What I've managed with less success is making room for working on writing-related personal projects. I come home from work and then I work on xoJane stuff, and eventually I am all out of words. My brain is reduced to hand signals and, "You know, the thing. I need the thing from the drawer in the kitchen." (Except the thing is inevitably in the bathroom or something.)

That's not great. I hate that. Because it means I've had several personal projects languishing for a while and I do not like leaving a manuscript unfinished even if I'm not actually going to do much with it. One of my old creative writing professors said you have to write your way through everything, get it all out, and when I can't finish something, I feel like I can't move on to the next thing.

At any rate, whatever, here is a thing that happened: I drove out to hang with a friend who is a writer and who is staying with a couple writer friends of hers. It was one of those glorious freaking Sunday afternoons that convince people to move to Florida in the first place, even if they hate the rest of the year.

There was a cook-out — burgers on the grill and people sitting around talking about their work and their travel and people they know. And then there was work, four writers sitting together and getting shit done.

We'd made room for it in the day, all of that time spent at the keyboard but not at a desk locked away from everyone. I figured out how to make the couch work as a writing desk for me and we took small breaks but we focused on the worlds that needed our real attention.

And it was such a pleasure. 

Writing is work. If you are a writer (one who writes in any capacity) and someone tells you that writing isn't work, I hope you are able to laugh in their face, even just privately inside your own head — and it feels like work when you are grinding through the difficult parts of it. But sometimes it is also like driving fast down a long, straight highway at night with your highbeams on and your music loud. It's like the first big hill on a rollercoaster dropping you straight into a twisty, turny tunnel in the dark. It's holding your breath underwater and looking back up to see what the world is like for humans instead of mermaids.
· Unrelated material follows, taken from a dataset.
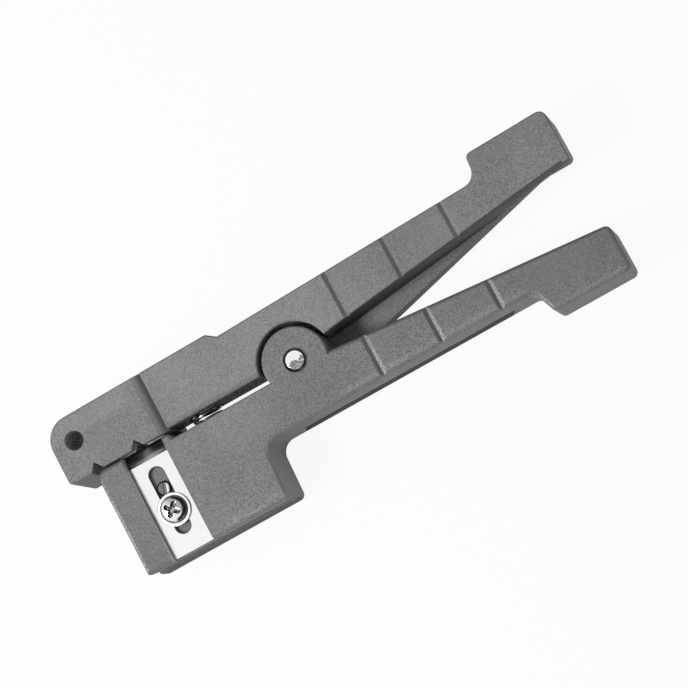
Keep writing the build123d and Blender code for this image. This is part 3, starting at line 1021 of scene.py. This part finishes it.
class STRIPPER_OT_stage(bpy.types.Operator):
    """Set up the camera, the sky, the soft lamp and the pale floor"""

    bl_idname = "stripper.stage"
    bl_label = "Set Up Stage"

    def execute(self, context):
        scene = context.scene
        settings = scene.stripper.stage
        self.camera(scene, settings)
        self.sky(scene, settings)
        self.lamp(scene, settings)
        self.floor()
        scene.view_settings.view_transform = "Standard"
        return {"FINISHED"}

    def camera(self, scene, settings):
        """A long lens above the near face."""
        lens = bpy.data.cameras.new("photo_camera")
        lens.lens = settings.lens
        lens.sensor_width = 36.0
        lens.clip_start, lens.clip_end = 0.01, 20.0
        camera = bpy.data.objects.new("photo_camera", lens)
        scene.collection.objects.link(camera)
        place = Vector(settings.camera_place)
        back = (place - Vector(settings.camera_aim)).normalized()
        right = Vector(settings.camera_right)
        right = (right - back * right.dot(back)).normalized()
        turn = Matrix((right, back.cross(right), back)).transposed()
        camera.matrix_world = Matrix.Translation(place) @ turn.to_4x4()
        scene.camera = camera

    def sky(self, scene, settings):
        """Even light, shown as white to the camera and in reflections."""
        world = bpy.data.worlds.new("soft_sky")
        scene.world = world
        nodes = Nodes(world)
        shown = nodes.seen_by("Camera", "Glossy", "Transmission")
        limits = {"Value": shown, "To Min": settings.sky, "To Max": 1.0}
        level = nodes.node("ShaderNodeMapRange", None, limits)
        values = {"Color": WHITE, "Strength": level}
        light = nodes.node("ShaderNodeBackground", None, values)
        nodes.node("ShaderNodeOutputWorld", None, {"Surface": light})

    def lamp(self, scene, settings):
        """One soft round lamp above the left end of the tool, turned towards it."""
        light = bpy.data.lights.new("key_lamp", "AREA")
        light.shape = "DISK"
        light.size = settings.key_size
        light.energy = settings.key
        lamp = bpy.data.objects.new("key_lamp", light)
        scene.collection.objects.link(lamp)
        place = Vector(settings.key_place)
        lamp.location = place
        lamp.rotation_mode = "QUATERNION"
        lamp.rotation_quaternion = place.to_track_quat("Z", "Y")

    def floor(self):
        """A white floor that keeps a faint shadow, and lets a camera below see the tool."""
        material = bpy.data.materials.new("white_floor")
        nodes = Nodes(material)
        glowing = nodes.seen_by("Camera", "Glossy") * 0.92
        paper = nodes.node("ShaderNodeBsdfDiffuse", None, {"Color": grey(0.8)})
        glow = nodes.node("ShaderNodeEmission", None, {"Color": WHITE})
        lit = nodes.node("ShaderNodeMixShader", None, {0: glowing, 1: paper, 2: glow})
        behind = nodes.node("ShaderNodeNewGeometry", output="Backfacing")
        clear = nodes.node("ShaderNodeBsdfTransparent")
        final = nodes.node("ShaderNodeMixShader", None, {0: behind, 1: lit, 2: clear})
        nodes.node("ShaderNodeOutputMaterial", None, {"Surface": final})
        half, drop = 3.0, 0.05 * MM
        corners = [(-half, -half, 0), (half, -half, 0), (half, half, 0), (-half, half, 0)]
        mesh = bpy.data.meshes.new("floor")
        mesh.from_pydata(corners, [], [(0, 1, 2, 3)])
        mesh.materials.append(material)
        floor = put("floor", mesh)
        floor.location.z = -drop


class STRIPPER_PT_panel(bpy.types.Panel):
    """Settings and build steps of the stripper"""

    bl_idname = "STRIPPER_PT_panel"
    bl_label = "Cable Jacket Stripper"
    bl_space_type = "VIEW_3D"
    bl_region_type = "UI"
    bl_category = "Stripper"

    def draw(self, context):
        settings = context.scene.stripper
        for group, step in STEPS:
            box = self.layout.box()
            box.operator(step.bl_idname)
            sizes = getattr(settings, group, None)
            if sizes:
                for name in sizes.__annotations__:
                    box.prop(sizes, name)


STEPS = (
    ("mouldings", STRIPPER_OT_mouldings),
    ("blade", STRIPPER_OT_blade),
    ("spring", STRIPPER_OT_spring),
    ("screw", STRIPPER_OT_screw),
    ("pins", STRIPPER_OT_pins),
    ("stage", STRIPPER_OT_stage),
)
GROUPS = (
    StripperMouldings,
    StripperBlade,
    StripperSpring,
    StripperScrew,
    StripperStage,
    StripperSettings,
)


def register():
    """Make the settings, the build steps and the panel known."""
    for group in GROUPS:
        bpy.utils.register_class(group)
    bpy.types.Scene.stripper = bpy.props.PointerProperty(type=StripperSettings)
    for _, step in STEPS:
        bpy.utils.register_class(step)
    bpy.utils.register_class(STRIPPER_PT_panel)


def unregister():
    """Take the panel, the build steps and the settings away again."""
    bpy.utils.unregister_class(STRIPPER_PT_panel)
    for _, step in reversed(STEPS):
        bpy.utils.unregister_class(step)
    del bpy.types.Scene.stripper
    for group in reversed(GROUPS):
        bpy.utils.unregister_class(group)


def main():
    """Run every build step."""
    register()
    bpy.ops.stripper.mouldings()
    bpy.ops.stripper.blade()
    bpy.ops.stripper.spring()
    bpy.ops.stripper.screw()
    bpy.ops.stripper.pins()
    bpy.ops.stripper.stage()


if __name__ == "__main__":
    main()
I love writing. I love other people's writing and I love writing with other people around — I'm a social person in that way. And sometimes I still forget the rush of it. I wind up feeling the "Please take the trash out and pick up milk on your way home" everyday reliable sort of love.

Don't get me wrong, that's a great love to feel. It's a comforting and secure love to feel. One of the worst things about how mental illness works for me is that it takes that love away from me and locks it in another room. I know it's all there, all those words and feelings about words but I can't access any of it and also I feel like I'm probably wasting my time if I even try.

But when my brain isn't eating itself, when that room is unlocked and I get to sit surrounded by words and happier than if someone has give me a kitten bouquet, there comes the reminder to myself that prioritizing this sort of time is important, that not every moment needs to be dedicated to the work I give to others. 

It's light outside now, not as early as it was when I started writing this. Ed and the dog are still asleep and my alarm is going to go off any minute now. Maybe I'll regret losing an hour of sleep this morning once the afternoon rolls around and I'm knee-deep in errands and other demands on my time.

But I think what is more likely to happen is that this moment, where I have simply been able to enjoy the keyboard at my disposal and the way words come together, will stick with me enough to get me through. The next time I wake up before my alarm (likely tomorrow morning, I have to be honest), I'll work on those personal projects without a raincloud of other obligations hanging over me.

That day I was telling you about, with the cook-out? After we worked, we wound up around the fire pit, toasting marshmallows for making s'mores. I left with the smell of woodsmoke in my hair and in my head, where it remained for days. All my thoughts and words were cured with it, hardwoods and pine in equal mix, the scent of something joyful.